I’m wondering if anyone else has had this similar feeling and why you were concerned. Or maybe it’s just I’m an overly concerned friend (Below is just a rant about why I’m concerned don’t have to read that part if you dont want to)

Me and my friends are approaching our mid 20s and I’ve begun to realize how some of them work dead end jobs that don’t pay them enough to be financially stable. None of them have completed more than a year of college before dropping out or never went to college to being with and don’t plan on ever going or returning. Some had plans on joking the military a few years ago but threw that idea out the window for who knows what reason.

They don’t actually have any idea on where they see themselves in a few years from now. They’ll regularly talk about leaving their job to find something better, but never do and it’s gotten to the point I’m genuinely concerned with what they’re doing with their lives

27 comments
  1. About 3-5 of my friends a year ago dropped out of real university to join Andrew Tate’s “hustlers university” in pursuit of “getting rich like a top G”
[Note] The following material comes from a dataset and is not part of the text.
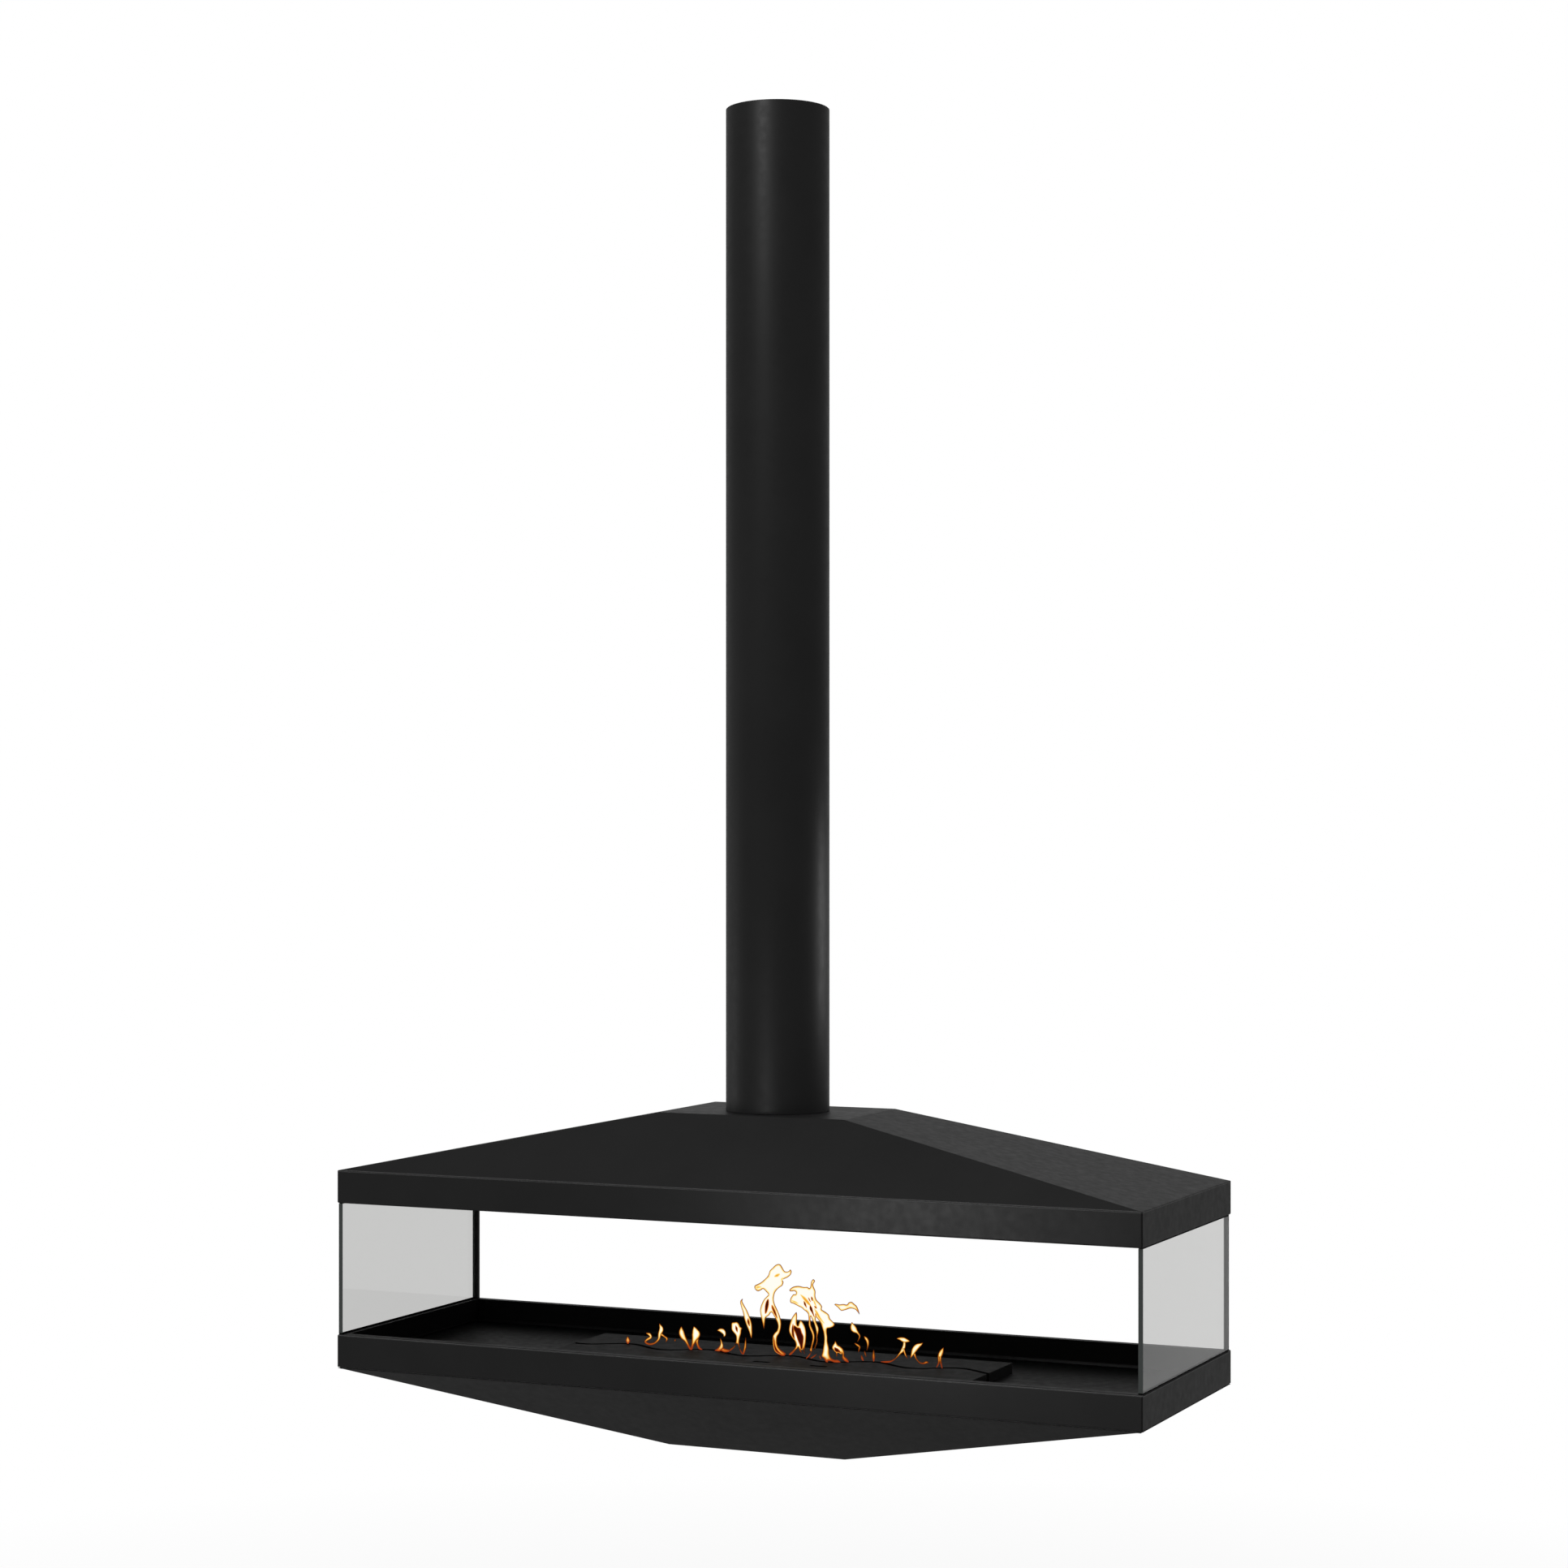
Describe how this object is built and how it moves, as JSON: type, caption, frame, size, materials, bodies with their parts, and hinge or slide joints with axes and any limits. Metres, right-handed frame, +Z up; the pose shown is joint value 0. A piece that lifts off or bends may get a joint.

    I was concerned, and spent months trying to convince them why it was a bad idea. They ignored me.

    And at that point I realised, I’m not their dad, it’s their life, I’m not responsible for it. I wish them all the best, but it’s not my concern what they do with their future.

  2. Not at all I have my own shit to sorry about. I’ll check up on them through text once in a blue moon but I don’t try and be a part of their life. I make more than all of them I tried to get them into the union with me but they’d rather stack boxes at a warehouse for 21 an hour while I’m already double their income and still not done with my apprenticeship.

  3. Wait 10 years and 3/4 of them will be on their 3rd wife and at least 2nd kid and have totally flushed their lives down the toilet.

  4. I like my friends, but I don’t really care where they choose to go in life unless it’s destructive.

  5. That’s the mid 20s for you. All of my friends were working below their ability level. 10 years later they are professor, dr., Airforce captain, and a managing director at a billion dollar company.

  6. I’m not getting involved in their finances unless it risks affecting me personally, or they ask for specific advice.

    People go through life their own way and I don’t like to preach or criticise.

    I had a buddy who asked advice on dropping £700 a month on a car. All I did was ensure he knew the total cost over 1 year, the term of the loan, and over 40 years (£336k in todays money) if he was planning/expecting to always have a < 3 year old car of that quality. He still got it and that’s fine with me.

  7. My friends are doing very well, better than I am even. I’m fortunate to not have to worry about them.

  8. When you are younger, you don’t. Then you hit 50, and lose 6 close friends in 2 years? Yeah, even though you know everyone you love, know, including yourself is going to die one day, it still becomes as hard to cope with the shock. Then, yeah, you do start questioning what your friends are doing with their lives..

  9. Maybe just one because he lives to procrastinate on huge life events, but even still, all my friends are doing way better than I am.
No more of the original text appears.